We were very young, so through her camouflage she’d look each of us in the eye with strict instructions not to touch it or eat it.

It would have been like digging into an odourless tub of Vicks. Yuck.

Outside, my father would watch a line of ants march up a brick wall near a drainpipe in the backyard, providing all who’d listen a detailed forecast of the coming week’s weather.

“It’ll rain soon,” he’d say.

At school, the green ones would bite. We’d sit as a collective to eat our lunch, flicking their little fat butts as far as we could.

The worst I can recall were the bull ants. They were so big you’d need a red flag and a Spanish cape to fight them off before they’d latch on to the first piece of bare skin they saw.

The ant game has changed.

Back then, it was all about rotting timber eaten away by borers. Or a lump from the bull ant bite that wouldn’t disappear for days.

Now, the threat is more real.

Fire ants are a nasty piece of work.

They are the ant that defines “angry”, ready to charge and sting at the sight of anything that’s not a fire ant.

Nobody really knows how they got here. But they’re probably a gift from our American friends, even worse than junk food and the obnoxious humour beamed through black and white television sets in the 70s.

The nature of us all is that we take time to digest these things.

Fire ants were probably in Australia 40 years ago, but they were only officially detected in Brisbane in 2001.

Then, you look down a list of areas in Queensland where the authorities have snuffed out the unwanted visitors and you’ll see that there are now none in the port of Brisbane, and a number of regional towns and cities.

“Eradicated,” it says. There are dates. Port of Brisbane, for example, eradicated 2019.

Hooray for a state government system that’s protecting our borders from tiny six-legged hitchhikers that found themselves in shipping containers from the other side of the world.

Dig further into the state government fire ant literature and you’ll see that Moreton Bay, Somerset, Lockyer Valley, Southern Downs, Scenic Rim, Gold Coast and Murwillumbah are all being treated.

Not Logan.

That’s right, our closest neighbours matter. Logan doesn’t.

If I’m informed correctly, this newspaper has recently received calls, letters and information from concerned residents who’ve been trying to get rid of fire ant mounds for years.

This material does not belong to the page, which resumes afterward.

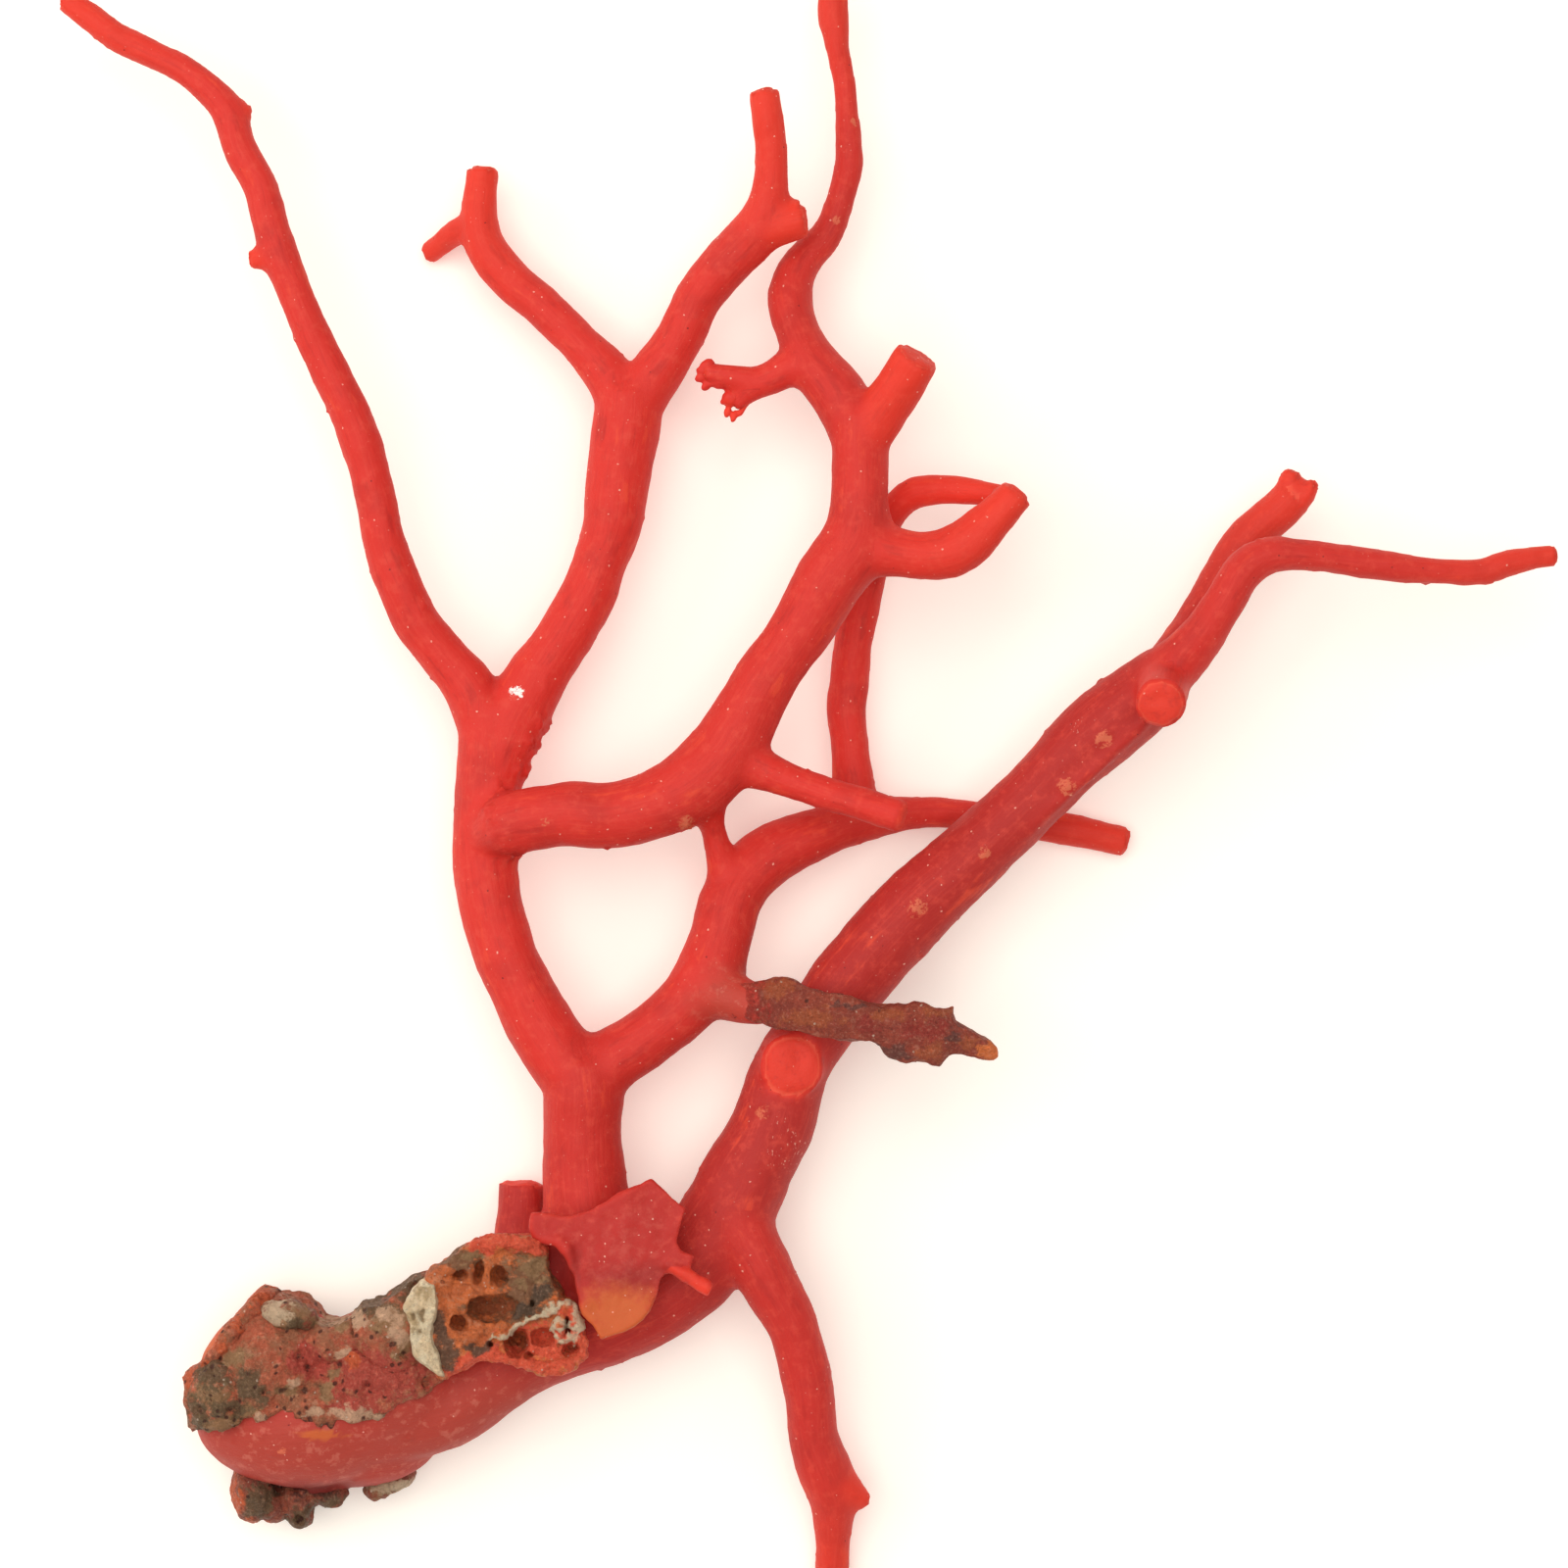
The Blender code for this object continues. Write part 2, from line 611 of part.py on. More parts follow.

Small properties with scores, if not hundreds, of little red ticking time bombs waiting to sting native wildlife.

The more I read about these critters, the worse it gets. Yes, all ailments will kill us if you believe Dr Google. But I’m sticking to credible sources, I promise.

Fire ants have, and will, kill small animals.

They’ve been known to kill farming stock. They’ve been known to kill humans.

Maybe there’s a bright side. Perhaps they’ll knock off the cane toads we brought in to kill off the cane beetle. 

The big difference of course, is that fire ant infestations weren’t our fault. They found themselves on a ship, a bit like the first settlers who’d stolen a loaf of bread.

And to be fair, the fire ants probably didn’t really want to come here either, until they discovered what a great climate we had and thought: “What the hell, let’s pop up a few mounds and make this our new home.”

The other big difference between fire ants and cane toads is that we don’t have to catch the ants one by one to put them in our freezer for a humane death.

We have stuff that gets rid of them. But the authorities aren’t responding to calls from people who need help to protect their horses, cattle, goats and other pets or livestock.

Why? I don’t know.

Hey Wanda, see those ants climbing the balustrade? I think it’s going to rain.